Given task: Reproduce, word for word, every line from the first one down to the line containing "EYE_POINTS = 14", and nothing else.
········
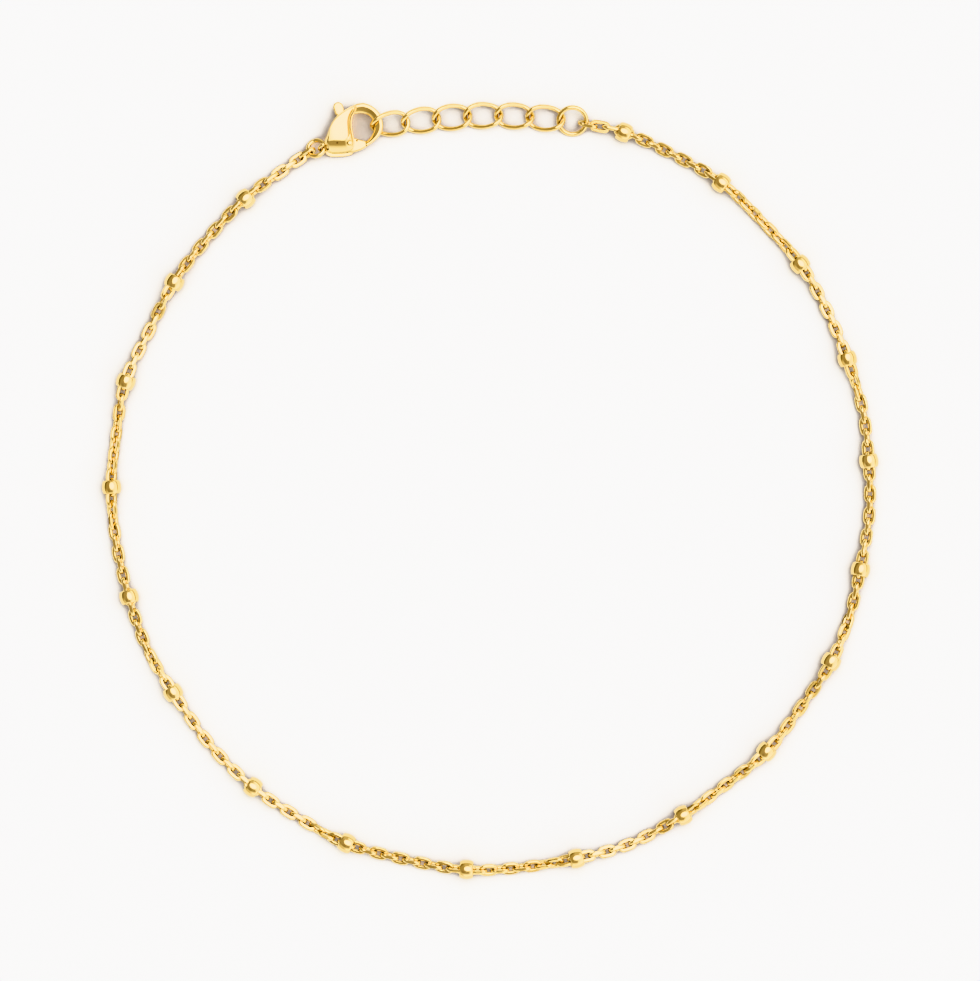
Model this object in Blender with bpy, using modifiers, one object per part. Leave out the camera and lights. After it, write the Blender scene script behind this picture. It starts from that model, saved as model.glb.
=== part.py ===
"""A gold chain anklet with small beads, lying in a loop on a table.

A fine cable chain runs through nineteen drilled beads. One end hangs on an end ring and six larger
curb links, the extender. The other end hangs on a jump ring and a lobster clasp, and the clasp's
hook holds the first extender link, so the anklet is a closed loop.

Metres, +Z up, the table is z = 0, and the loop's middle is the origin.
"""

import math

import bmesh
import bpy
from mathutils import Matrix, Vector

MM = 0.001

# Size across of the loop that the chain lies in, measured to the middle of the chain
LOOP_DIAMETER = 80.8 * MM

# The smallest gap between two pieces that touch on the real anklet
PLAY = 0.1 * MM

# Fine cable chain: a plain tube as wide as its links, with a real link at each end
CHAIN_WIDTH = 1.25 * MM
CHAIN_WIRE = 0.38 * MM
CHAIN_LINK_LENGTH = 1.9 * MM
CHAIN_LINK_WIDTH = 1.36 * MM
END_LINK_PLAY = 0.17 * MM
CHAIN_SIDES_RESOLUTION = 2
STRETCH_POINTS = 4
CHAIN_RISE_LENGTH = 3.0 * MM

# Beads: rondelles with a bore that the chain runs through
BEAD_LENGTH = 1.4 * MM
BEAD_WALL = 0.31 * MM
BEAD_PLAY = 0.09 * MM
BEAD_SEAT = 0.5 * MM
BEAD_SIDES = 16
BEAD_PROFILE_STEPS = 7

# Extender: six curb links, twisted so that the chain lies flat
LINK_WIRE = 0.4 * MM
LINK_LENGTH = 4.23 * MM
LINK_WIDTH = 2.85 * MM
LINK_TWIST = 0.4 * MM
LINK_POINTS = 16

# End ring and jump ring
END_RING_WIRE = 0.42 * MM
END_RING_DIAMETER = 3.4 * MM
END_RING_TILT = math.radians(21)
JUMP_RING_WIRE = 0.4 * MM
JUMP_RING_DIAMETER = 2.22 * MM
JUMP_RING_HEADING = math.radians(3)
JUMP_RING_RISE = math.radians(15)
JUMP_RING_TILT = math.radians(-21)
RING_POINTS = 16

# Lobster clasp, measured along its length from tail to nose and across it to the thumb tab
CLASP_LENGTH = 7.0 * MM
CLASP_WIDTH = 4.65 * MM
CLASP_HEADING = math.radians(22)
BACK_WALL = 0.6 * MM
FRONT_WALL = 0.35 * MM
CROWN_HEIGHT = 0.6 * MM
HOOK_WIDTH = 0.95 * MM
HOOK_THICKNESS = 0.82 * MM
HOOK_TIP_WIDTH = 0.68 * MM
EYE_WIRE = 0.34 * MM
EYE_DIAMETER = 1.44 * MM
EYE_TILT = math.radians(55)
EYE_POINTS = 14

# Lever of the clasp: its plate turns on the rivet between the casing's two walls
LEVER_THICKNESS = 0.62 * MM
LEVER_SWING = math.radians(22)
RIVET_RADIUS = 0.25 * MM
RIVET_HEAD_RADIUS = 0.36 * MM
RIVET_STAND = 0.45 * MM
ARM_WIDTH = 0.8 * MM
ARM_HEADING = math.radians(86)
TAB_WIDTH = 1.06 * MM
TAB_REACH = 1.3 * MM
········
Result of the task:
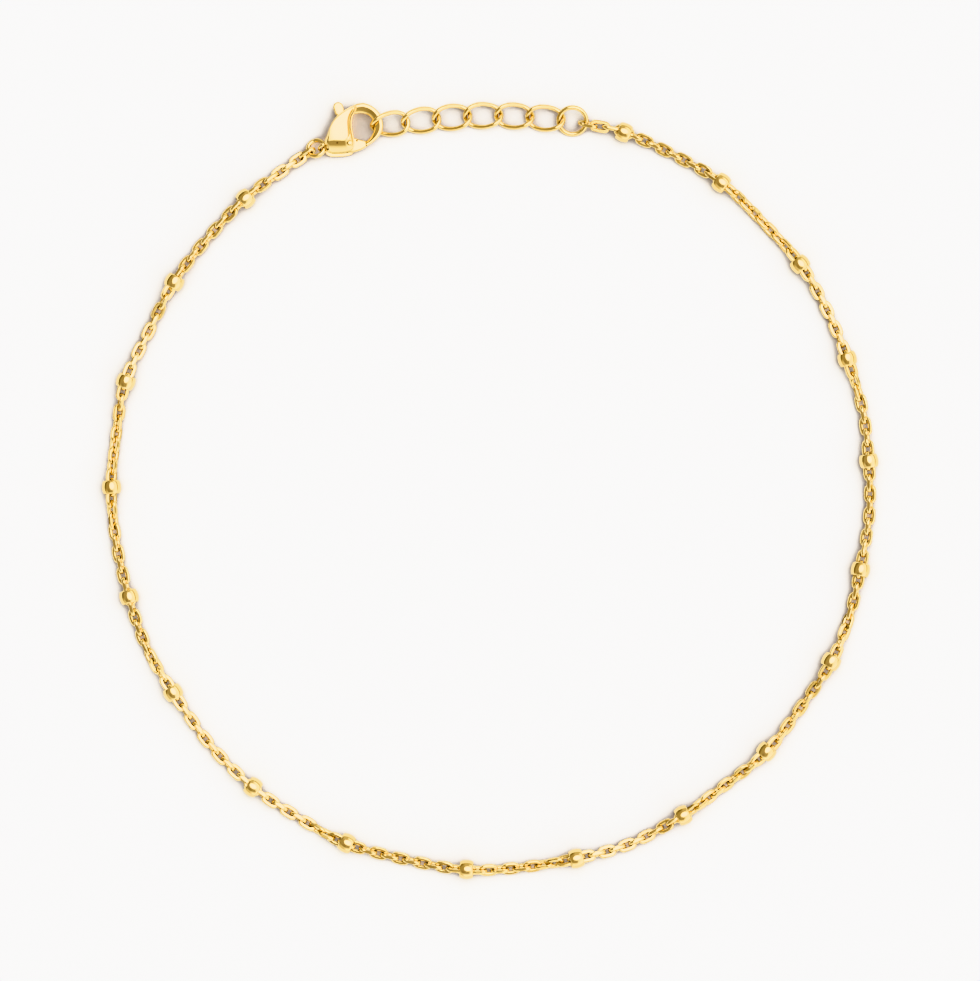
Model this object in Blender with bpy, using modifiers, one object per part. Leave out the camera and lights. After it, write the Blender scene script behind this picture. It starts from that model, saved as model.glb.
=== part.py ===
"""A gold chain anklet with small beads, lying in a loop on a table.

A fine cable chain runs through nineteen drilled beads. One end hangs on an end ring and six larger
curb links, the extender. The other end hangs on a jump ring and a lobster clasp, and the clasp's
hook holds the first extender link, so the anklet is a closed loop.

Metres, +Z up, the table is z = 0, and the loop's middle is the origin.
"""

import math

import bmesh
import bpy
from mathutils import Matrix, Vector

MM = 0.001

# Size across of the loop that the chain lies in, measured to the middle of the chain
LOOP_DIAMETER = 80.8 * MM

# The smallest gap between two pieces that touch on the real anklet
PLAY = 0.1 * MM

# Fine cable chain: a plain tube as wide as its links, with a real link at each end
CHAIN_WIDTH = 1.25 * MM
CHAIN_WIRE = 0.38 * MM
CHAIN_LINK_LENGTH = 1.9 * MM
CHAIN_LINK_WIDTH = 1.36 * MM
END_LINK_PLAY = 0.17 * MM
CHAIN_SIDES_RESOLUTION = 2
STRETCH_POINTS = 4
CHAIN_RISE_LENGTH = 3.0 * MM

# Beads: rondelles with a bore that the chain runs through
BEAD_LENGTH = 1.4 * MM
BEAD_WALL = 0.31 * MM
BEAD_PLAY = 0.09 * MM
BEAD_SEAT = 0.5 * MM
BEAD_SIDES = 16
BEAD_PROFILE_STEPS = 7

# Extender: six curb links, twisted so that the chain lies flat
LINK_WIRE = 0.4 * MM
LINK_LENGTH = 4.23 * MM
LINK_WIDTH = 2.85 * MM
LINK_TWIST = 0.4 * MM
LINK_POINTS = 16

# End ring and jump ring
END_RING_WIRE = 0.42 * MM
END_RING_DIAMETER = 3.4 * MM
END_RING_TILT = math.radians(21)
JUMP_RING_WIRE = 0.4 * MM
JUMP_RING_DIAMETER = 2.22 * MM
JUMP_RING_HEADING = math.radians(3)
JUMP_RING_RISE = math.radians(15)
JUMP_RING_TILT = math.radians(-21)
RING_POINTS = 16

# Lobster clasp, measured along its length from tail to nose and across it to the thumb tab
CLASP_LENGTH = 7.0 * MM
CLASP_WIDTH = 4.65 * MM
CLASP_HEADING = math.radians(22)
BACK_WALL = 0.6 * MM
FRONT_WALL = 0.35 * MM
CROWN_HEIGHT = 0.6 * MM
HOOK_WIDTH = 0.95 * MM
HOOK_THICKNESS = 0.82 * MM
HOOK_TIP_WIDTH = 0.68 * MM
EYE_WIRE = 0.34 * MM
EYE_DIAMETER = 1.44 * MM
EYE_TILT = math.radians(55)
EYE_POINTS = 14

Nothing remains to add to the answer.